JOB:
Below are records; reproduce exactly the lines from the one that has "# Least gap" through the one that has "from mathutils import Matrix, Vector", ends included, and nothing more.

SOURCE DATA:

* * * *

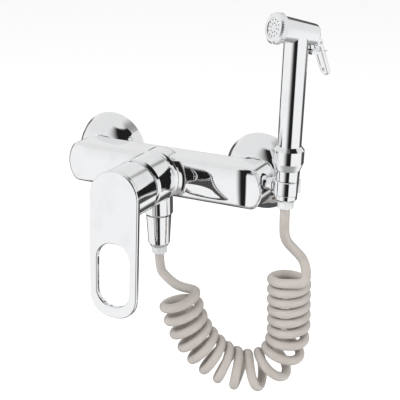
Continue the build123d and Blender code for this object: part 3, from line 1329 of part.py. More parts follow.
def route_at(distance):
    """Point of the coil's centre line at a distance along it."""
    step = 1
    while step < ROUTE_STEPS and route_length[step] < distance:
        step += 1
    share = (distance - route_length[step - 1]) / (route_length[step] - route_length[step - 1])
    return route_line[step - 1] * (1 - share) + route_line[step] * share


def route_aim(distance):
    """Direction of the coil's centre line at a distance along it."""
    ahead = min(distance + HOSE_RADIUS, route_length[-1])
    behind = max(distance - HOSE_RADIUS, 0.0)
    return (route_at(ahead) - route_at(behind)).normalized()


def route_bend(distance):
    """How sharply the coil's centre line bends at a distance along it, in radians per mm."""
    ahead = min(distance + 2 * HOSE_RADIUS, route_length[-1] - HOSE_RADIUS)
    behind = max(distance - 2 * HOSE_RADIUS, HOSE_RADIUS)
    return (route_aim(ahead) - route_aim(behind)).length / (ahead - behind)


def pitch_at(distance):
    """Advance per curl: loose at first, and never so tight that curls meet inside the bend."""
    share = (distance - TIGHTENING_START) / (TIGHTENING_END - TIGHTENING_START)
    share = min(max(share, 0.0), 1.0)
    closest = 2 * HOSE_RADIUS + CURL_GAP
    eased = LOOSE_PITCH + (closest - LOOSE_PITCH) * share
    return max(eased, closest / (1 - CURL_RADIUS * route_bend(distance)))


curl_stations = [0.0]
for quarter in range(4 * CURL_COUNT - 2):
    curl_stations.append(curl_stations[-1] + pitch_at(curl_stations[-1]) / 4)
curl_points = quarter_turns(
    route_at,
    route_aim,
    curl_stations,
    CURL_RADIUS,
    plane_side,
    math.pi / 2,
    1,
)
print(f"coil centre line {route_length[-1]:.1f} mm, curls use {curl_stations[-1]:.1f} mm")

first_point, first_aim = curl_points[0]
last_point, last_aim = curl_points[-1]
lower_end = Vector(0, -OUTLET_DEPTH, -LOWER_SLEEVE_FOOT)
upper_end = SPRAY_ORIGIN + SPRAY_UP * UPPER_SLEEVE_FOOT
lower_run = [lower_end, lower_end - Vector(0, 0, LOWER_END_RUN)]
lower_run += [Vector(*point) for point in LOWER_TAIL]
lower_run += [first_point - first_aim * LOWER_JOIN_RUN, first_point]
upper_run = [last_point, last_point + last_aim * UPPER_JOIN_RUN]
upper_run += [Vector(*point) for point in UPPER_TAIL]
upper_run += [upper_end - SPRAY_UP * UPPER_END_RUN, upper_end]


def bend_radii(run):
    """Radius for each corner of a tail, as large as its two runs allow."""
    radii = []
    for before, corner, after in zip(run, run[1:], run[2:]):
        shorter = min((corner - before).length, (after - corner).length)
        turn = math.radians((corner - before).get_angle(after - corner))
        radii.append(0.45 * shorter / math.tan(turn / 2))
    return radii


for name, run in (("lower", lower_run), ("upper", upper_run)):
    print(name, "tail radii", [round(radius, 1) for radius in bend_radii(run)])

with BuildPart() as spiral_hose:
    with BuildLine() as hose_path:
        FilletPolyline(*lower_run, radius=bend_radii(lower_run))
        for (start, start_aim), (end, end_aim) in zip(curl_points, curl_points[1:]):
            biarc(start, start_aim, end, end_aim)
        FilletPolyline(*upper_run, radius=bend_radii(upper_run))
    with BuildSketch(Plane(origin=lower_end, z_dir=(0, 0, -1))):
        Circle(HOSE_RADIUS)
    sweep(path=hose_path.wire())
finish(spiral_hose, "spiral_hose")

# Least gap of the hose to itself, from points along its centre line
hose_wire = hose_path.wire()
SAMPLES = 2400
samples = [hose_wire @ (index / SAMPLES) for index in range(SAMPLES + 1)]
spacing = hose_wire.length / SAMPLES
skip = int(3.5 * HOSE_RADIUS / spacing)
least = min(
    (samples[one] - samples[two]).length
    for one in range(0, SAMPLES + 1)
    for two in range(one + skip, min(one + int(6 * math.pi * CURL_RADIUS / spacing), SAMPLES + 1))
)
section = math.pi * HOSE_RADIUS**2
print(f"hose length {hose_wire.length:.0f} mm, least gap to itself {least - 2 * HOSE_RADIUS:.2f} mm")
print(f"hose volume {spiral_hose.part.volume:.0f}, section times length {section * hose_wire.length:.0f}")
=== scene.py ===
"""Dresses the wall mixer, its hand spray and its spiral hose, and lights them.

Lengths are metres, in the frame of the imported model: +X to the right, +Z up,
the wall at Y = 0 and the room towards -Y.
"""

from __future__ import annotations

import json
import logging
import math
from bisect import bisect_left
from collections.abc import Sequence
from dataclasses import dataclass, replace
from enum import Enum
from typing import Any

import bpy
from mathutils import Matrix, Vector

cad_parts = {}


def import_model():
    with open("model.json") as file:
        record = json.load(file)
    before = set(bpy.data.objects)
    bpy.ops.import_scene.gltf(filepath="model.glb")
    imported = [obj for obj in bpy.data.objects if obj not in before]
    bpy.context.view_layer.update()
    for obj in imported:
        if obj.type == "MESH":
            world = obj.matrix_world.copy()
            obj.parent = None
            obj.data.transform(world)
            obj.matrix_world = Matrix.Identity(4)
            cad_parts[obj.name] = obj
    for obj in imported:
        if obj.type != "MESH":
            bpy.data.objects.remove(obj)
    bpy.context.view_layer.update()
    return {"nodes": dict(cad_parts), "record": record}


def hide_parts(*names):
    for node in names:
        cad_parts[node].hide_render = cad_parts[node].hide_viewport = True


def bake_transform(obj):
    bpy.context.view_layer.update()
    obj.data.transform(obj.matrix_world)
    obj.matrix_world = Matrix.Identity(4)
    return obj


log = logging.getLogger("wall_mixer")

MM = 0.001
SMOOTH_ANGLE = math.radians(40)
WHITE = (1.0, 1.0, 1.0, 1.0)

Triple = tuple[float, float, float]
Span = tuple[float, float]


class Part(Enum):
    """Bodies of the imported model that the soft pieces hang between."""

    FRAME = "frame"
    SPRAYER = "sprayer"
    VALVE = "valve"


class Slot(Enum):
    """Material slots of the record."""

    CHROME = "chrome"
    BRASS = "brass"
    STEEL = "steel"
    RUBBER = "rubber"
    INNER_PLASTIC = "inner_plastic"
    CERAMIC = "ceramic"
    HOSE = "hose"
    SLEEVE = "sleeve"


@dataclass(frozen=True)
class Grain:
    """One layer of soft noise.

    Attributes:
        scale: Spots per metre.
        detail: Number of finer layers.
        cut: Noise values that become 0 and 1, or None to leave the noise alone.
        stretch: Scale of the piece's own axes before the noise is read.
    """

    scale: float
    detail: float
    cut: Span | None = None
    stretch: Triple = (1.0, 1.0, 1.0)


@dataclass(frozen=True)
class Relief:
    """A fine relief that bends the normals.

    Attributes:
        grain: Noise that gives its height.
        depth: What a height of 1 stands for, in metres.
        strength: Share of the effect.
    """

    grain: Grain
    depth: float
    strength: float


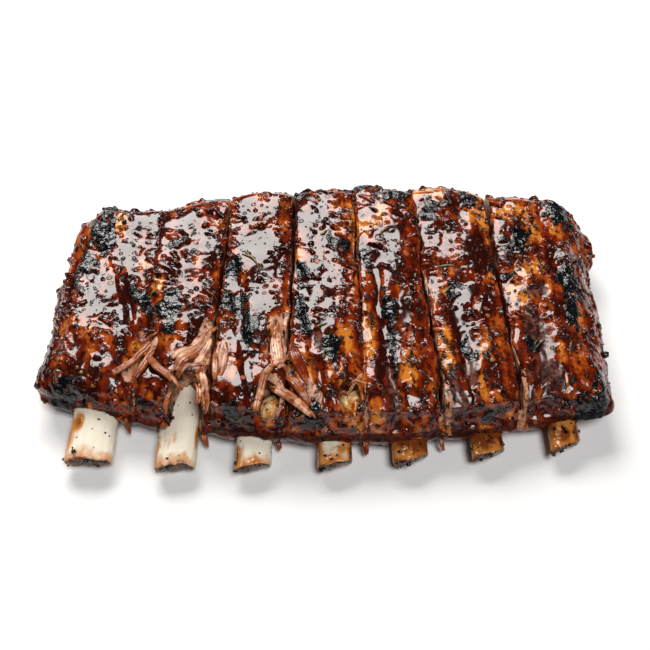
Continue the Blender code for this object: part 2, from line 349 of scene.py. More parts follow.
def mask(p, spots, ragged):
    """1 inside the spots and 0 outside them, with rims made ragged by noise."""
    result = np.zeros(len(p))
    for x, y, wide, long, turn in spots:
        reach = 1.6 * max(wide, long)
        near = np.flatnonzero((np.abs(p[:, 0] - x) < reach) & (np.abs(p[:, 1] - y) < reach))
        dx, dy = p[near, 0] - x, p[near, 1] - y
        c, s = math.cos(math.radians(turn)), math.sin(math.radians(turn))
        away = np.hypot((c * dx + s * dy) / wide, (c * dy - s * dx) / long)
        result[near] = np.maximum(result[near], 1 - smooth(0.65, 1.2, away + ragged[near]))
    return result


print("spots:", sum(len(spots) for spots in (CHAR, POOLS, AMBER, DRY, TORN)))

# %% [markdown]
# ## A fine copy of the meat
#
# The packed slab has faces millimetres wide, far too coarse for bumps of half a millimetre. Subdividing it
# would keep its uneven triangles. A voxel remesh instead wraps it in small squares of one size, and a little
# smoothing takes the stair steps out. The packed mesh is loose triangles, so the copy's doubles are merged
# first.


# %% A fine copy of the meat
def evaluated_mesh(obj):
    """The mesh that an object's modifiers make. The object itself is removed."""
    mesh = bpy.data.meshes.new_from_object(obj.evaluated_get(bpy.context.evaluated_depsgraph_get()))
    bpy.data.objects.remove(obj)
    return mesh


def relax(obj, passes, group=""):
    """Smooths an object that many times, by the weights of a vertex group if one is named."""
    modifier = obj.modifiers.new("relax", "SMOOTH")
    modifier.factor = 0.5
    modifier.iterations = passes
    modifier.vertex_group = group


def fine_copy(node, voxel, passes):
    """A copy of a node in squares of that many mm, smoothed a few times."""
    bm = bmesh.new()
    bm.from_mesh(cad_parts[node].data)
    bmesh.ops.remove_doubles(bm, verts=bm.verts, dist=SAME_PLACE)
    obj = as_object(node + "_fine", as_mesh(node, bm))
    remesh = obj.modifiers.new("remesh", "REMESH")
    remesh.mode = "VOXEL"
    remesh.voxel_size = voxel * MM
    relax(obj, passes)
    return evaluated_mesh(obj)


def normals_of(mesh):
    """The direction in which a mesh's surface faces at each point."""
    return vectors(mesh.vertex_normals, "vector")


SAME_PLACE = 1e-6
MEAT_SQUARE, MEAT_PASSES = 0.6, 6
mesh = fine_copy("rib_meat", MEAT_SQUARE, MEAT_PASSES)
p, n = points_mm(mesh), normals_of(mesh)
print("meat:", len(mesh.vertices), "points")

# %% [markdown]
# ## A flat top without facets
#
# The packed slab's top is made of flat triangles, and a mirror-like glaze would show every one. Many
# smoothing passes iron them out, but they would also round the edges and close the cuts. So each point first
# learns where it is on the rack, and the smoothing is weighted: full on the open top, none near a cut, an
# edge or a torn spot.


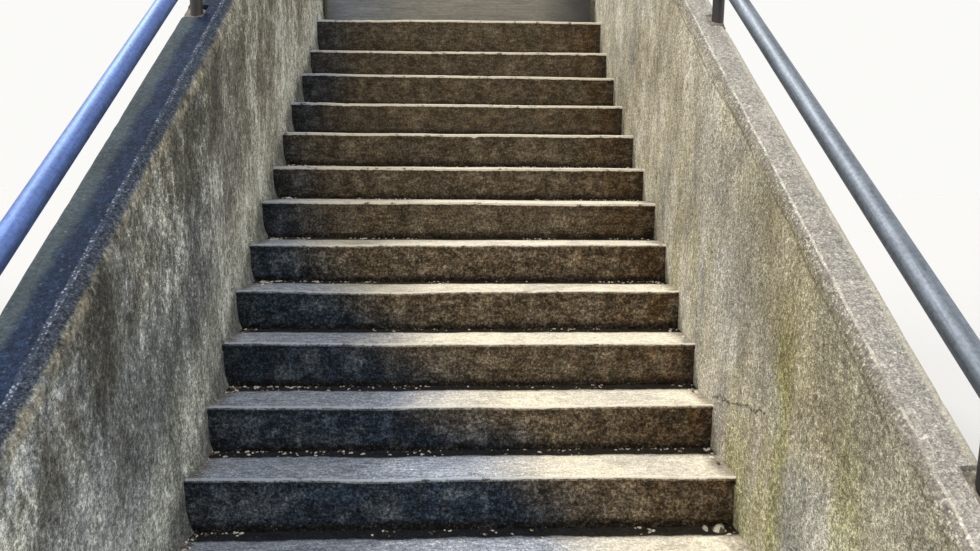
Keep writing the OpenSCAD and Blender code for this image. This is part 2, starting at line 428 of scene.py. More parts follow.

* * * *

THE RESULT:
# Least gap of the hose to itself, from points along its centre line
hose_wire = hose_path.wire()
SAMPLES = 2400
samples = [hose_wire @ (index / SAMPLES) for index in range(SAMPLES + 1)]
spacing = hose_wire.length / SAMPLES
skip = int(3.5 * HOSE_RADIUS / spacing)
least = min(
    (samples[one] - samples[two]).length
    for one in range(0, SAMPLES + 1)
    for two in range(one + skip, min(one + int(6 * math.pi * CURL_RADIUS / spacing), SAMPLES + 1))
)
section = math.pi * HOSE_RADIUS**2
print(f"hose length {hose_wire.length:.0f} mm, least gap to itself {least - 2 * HOSE_RADIUS:.2f} mm")
print(f"hose volume {spiral_hose.part.volume:.0f}, section times length {section * hose_wire.length:.0f}")
=== scene.py ===
"""Dresses the wall mixer, its hand spray and its spiral hose, and lights them.

Lengths are metres, in the frame of the imported model: +X to the right, +Z up,
the wall at Y = 0 and the room towards -Y.
"""

from __future__ import annotations

import json
import logging
import math
from bisect import bisect_left
from collections.abc import Sequence
from dataclasses import dataclass, replace
from enum import Enum
from typing import Any

import bpy
from mathutils import Matrix, Vector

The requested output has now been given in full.